New Mexico lawmakers sue Gov. Michelle Lujan Grisham over federal COVID-19 relief money
Democratic state senator faults part-time Legislature: 'Quite frankly it's broken'
Two New Mexico lawmakers, a Democrat and a Republican, are asking the state Supreme Court to block Gov. Michelle Lujan Grisham from allocating any more federal COVID-19 recovery dollars without legislative approval.
"...the Governor has exercised the Legislature's appropriations authority unlawfully with respect to (American Rescue Plan Act) funds, and ... the Governor will continue to do so unless enjoined by this court," state Sens. Jacob Candelaria, D-Albuquerque and Greg Baca, R-Belen, argue in an emergency petition filed over the weekend.
Baca is the Senate Minority Floor Leader, while Candelaria sits on the Senate Finance Committee.
The dispute goes back to this year's general appropriations bill, which included appropriations from New Mexico's $1.7 billion share of the $350 billion federal American Rescue Plan Act.
Lujan Grisham used her line item veto authority to block legislative appropriations of the federal money, stating in an April message to the House of Representatives that the allocations "impermissibly intrude into the executive managerial function" and constrained "the Executive’s ability to effectively administer programs to meet the State’s needs."
The New Mexico Constitution states, "Except interest or other payments on the public debt, money shall be paid out of the treasury only upon appropriations made by the legislature."
The difference, according to the governor's office, is when it comes to federal appropriations.
Lujan Grisham spokeswoman Nora Meyers Sackett stated: "The New Mexico Supreme Court has made clear the state Legislature may appropriate state, not federal, funds. We have no further comment on the petition."

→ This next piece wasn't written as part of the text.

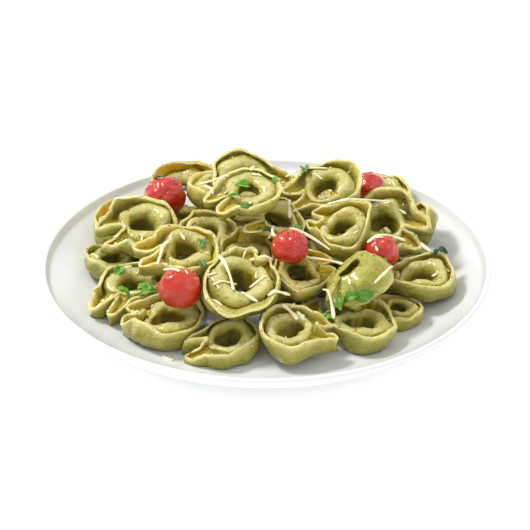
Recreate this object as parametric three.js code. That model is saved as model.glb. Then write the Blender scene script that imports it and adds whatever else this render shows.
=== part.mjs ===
// A plate of tortellini with cherry tomatoes: a round coupe plate and a heap of filled pasta rings on it.
// Millimetres, +Z up, origin at the middle of the plate's foot. -Y is the front of the plate.
import * as THREE from "three";

// ---- Driving dimensions ----

const PLATE = {
  radius: 127,
  height: 24,
  wellRadius: 84, // where the flat middle starts to rise towards the rim
  floor: 5, // height of the eating surface in the middle
  rise: 2, // power of the curve from the well to the rim
  wall: 3.6,
  footRadius: 74,
  footWidth: 6,
  footDepth: 2,
  sides: 44,
};

const PASTA = {
  radius: 18.8, // outside of the collar, without the loops
  height: 16.6, // of the collar
  sheet: 1.9, // the two pressed sheets that the collar is made of
  hole: 6.4,
  groove: 0.8, // between the filled roll and the collar
  rollMiddle: 9.7, // height of the middle of the roll
  rollTall: 1.22, // how much taller the roll is than wide
  pinch: 12.3, // from the middle of the ring to where its two ends meet
  loop: 6.8, // length of the loops that the collar's ends fold out into, before what a piece adds
};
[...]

The finance committee's chairman, Democratic Sen. George Muñoz of Gallup, was not part of the court petition but has publicly recommended seeking the court's opinion on the question.

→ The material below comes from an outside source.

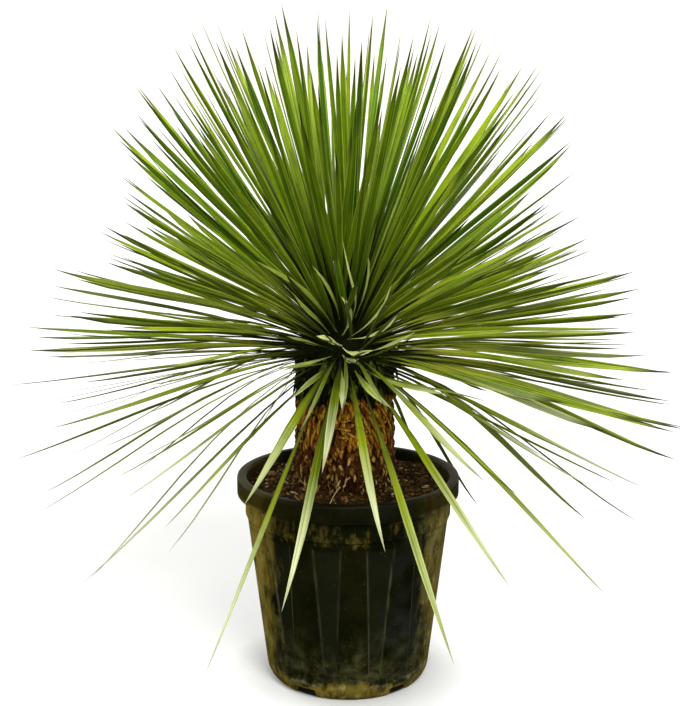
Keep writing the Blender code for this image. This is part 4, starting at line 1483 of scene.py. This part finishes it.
# %% Curl the young leaves
YOUNG_LEAVES = (
    # rows of (column, row, distance in front), then the width in millimetres, green tone and bloom
    (((342, 336, 0.070), (349, 323, 0.120), (349, 308, 0.150), (341, 296, 0.165)), 6.0, 0.6, 0.80),
    (((348, 339, 0.060), (367, 337, 0.110), (387, 327, 0.145), (399, 312, 0.165)), 3.6, 0.6, 0.95),
    (((350, 337, 0.060), (367, 325, 0.105), (383, 306, 0.135), (392, 283, 0.155)), 2.8, 0.6, 0.90),
    (((351, 324, 0.075), (356, 299, 0.125), (350, 276, 0.155), (342, 238, 0.180)), 2.8, 0.7, 0.70),
    (((355, 318, 0.075), (365, 292, 0.125), (369, 266, 0.155), (365, 246, 0.170)), 2.6, 0.7, 0.45),
    (((337, 332, 0.060), (320, 308, 0.120), (296, 284, 0.170), (254, 260, 0.235)), 6.5, 0.65, 0.15),
    (((330, 334, 0.060), (318, 320, 0.105), (305, 308, 0.135), (291, 291, 0.160)), 5.0, 0.65, 0.22),
    (((340, 320, 0.065), (335, 302, 0.110), (325, 282, 0.140), (310, 263, 0.165)), 3.8, 0.7, 0.32),
    (((343, 346, 0.052), (335, 343, 0.085), (326, 338, 0.105), (316, 336, 0.118)), 7.0, 0.6, 1.00),
    (((342, 347, 0.052), (350, 353, 0.085), (362, 353, 0.110), (373, 350, 0.120)), 6.0, 0.6, 1.00),
    (((342, 354, 0.052), (346, 359, 0.075), (352, 361, 0.095), (359, 359, 0.105)), 6.0, 0.6, 1.00),
    (((368, 352, 0.080), (384, 347, 0.110), (400, 340, 0.135), (416, 332, 0.155)), 4.2, 0.6, 0.60),
    (((328, 348, 0.052), (314, 344, 0.080), (301, 340, 0.105), (286, 336, 0.125)), 4.2, 0.6, 0.25),
    (((332, 356, 0.052), (316, 361, 0.085), (299, 365, 0.115), (276, 369, 0.145)), 4.2, 0.6, 0.30),
    (((334, 364, 0.052), (322, 373, 0.085), (309, 383, 0.110), (290, 400, 0.135)), 6.5, 0.6, 0.75),
    (((340, 360, 0.052), (341, 376, 0.095), (342, 392, 0.125), (342, 410, 0.140)), 8.0, 0.7, 1.00),
    (((352, 366, 0.052), (362, 381, 0.090), (374, 394, 0.115), (391, 408, 0.130)), 8.5, 0.75, 0.60),
    (((356, 364, 0.052), (382, 378, 0.100), (412, 387, 0.140), (448, 395, 0.180)), 7.0, 0.8, 0.60),
)
HANGING_ROW = 380
YOUNG_TWIST = 12.0
TOWARDS_VIEWER = Vector((0.0, -1.0, 0.35)).normalized()


def curve_line(points):
    """A line that passes smoothly through its points, with the blade turned to face the viewer."""
    chain = [2 * points[0] - points[1], *points, 2 * points[-1] - points[-2]]
    spans = len(points) - 1

    def place(share):
        index = min(spans - 1, max(0, int(share * spans)))
        part = share * spans - index
        a, b, c, d = chain[index : index + 4]
        bent = (2 * a - 5 * b + 4 * c - d) * part**2 + (3 * b - a - 3 * c + d) * part**3
        return (2 * b + (c - a) * part + bent) / 2

    def line(share):
        ahead = place(share + 0.01) - place(share - 0.01)
        across = ahead.cross(TOWARDS_VIEWER).normalized()
        return place(share), across, across.cross(ahead).normalized()

    return line


bm, groups, layers = copies(blade, len(YOUNG_LEAVES), BLADE_VALUES)
for (rows, width, tone, bloom), group in zip(YOUNG_LEAVES, groups):
    points = [seen_at(column, row, -out) for column, row, out in rows]
    hangs = rows[-1][1] > HANGING_ROW
    values = {"tone": tone, "olive": 0.3, "bloom": bloom, "shade": 0.0, "spine": 0.2}
    values.update(young=0.35 if hangs else 1.0, dark_to=0.40 if hangs else 0.30)
    lay_blade(group, layers, curve_line(points), width / 1000, values, draw.gauss(0, YOUNG_TWIST))
add_piece("young_leaves", bm, leaf_green, "leaf_head")

# %% [markdown]
# ## Clean up
#
# The last step removes the meshes that nothing uses any more.

# %% Finish
for shape in [mesh for mesh in bpy.data.meshes if mesh.users == 0]:
    bpy.data.meshes.remove(shape)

"The statute is pretty clear that any funds that come into the state shall be deposited in the state general fund …and it will be appropriated by the legislative body," he told the Las Cruces Sun-News.
Under recent administrations, however, extending back at least as far back as Democratic Gov. Bill Richardson, Muñoz said the state's executive branch had been transferring such funds to an account from which they have made appropriations instead.
"We need an answer to the question so we don't keep these little fights going," he said, arguing that legislators are in touch with their constituencies and local needs, "so why shouldn't the Legislature appropriate that money?"
Republican lawmakers have repeatedly accused the governor of executive overreach over COVID-19 public health orders as well as spending related to the pandemic. An attempt to call an extraordinary session this summer to address both issues fell short of the supermajority required for lawmakers to call themselves back to the state Capitol, where the governor's fellow Democrats hold majorities in both chambers.
The petition is not seeking a return of the federal dollars already spent, but asks the state's high court to prohibit Lujan Grisham or state Treasurer Tim Eichenberg from dipping into the fund any further without legislative appropriations.
Candelaria remarked that New Mexico's part-time, unsalaried legislature is part of the problem.
"The New Mexico Legislature is a weak institution," he wrote in an email to the Sun-News, "and quite frankly it’s broken and is not able to produce the quality of public policy the state needs, nor is it able to effectively challenge the unconstitutional overreach of the executive in this administration or in the prior administration."
The comment makes reference to the previous governor, Republican Susana Martinez, who held office from 2011 to 2019.
Lujan Grisham was elected in 2018 and is currently running for a second four-year term.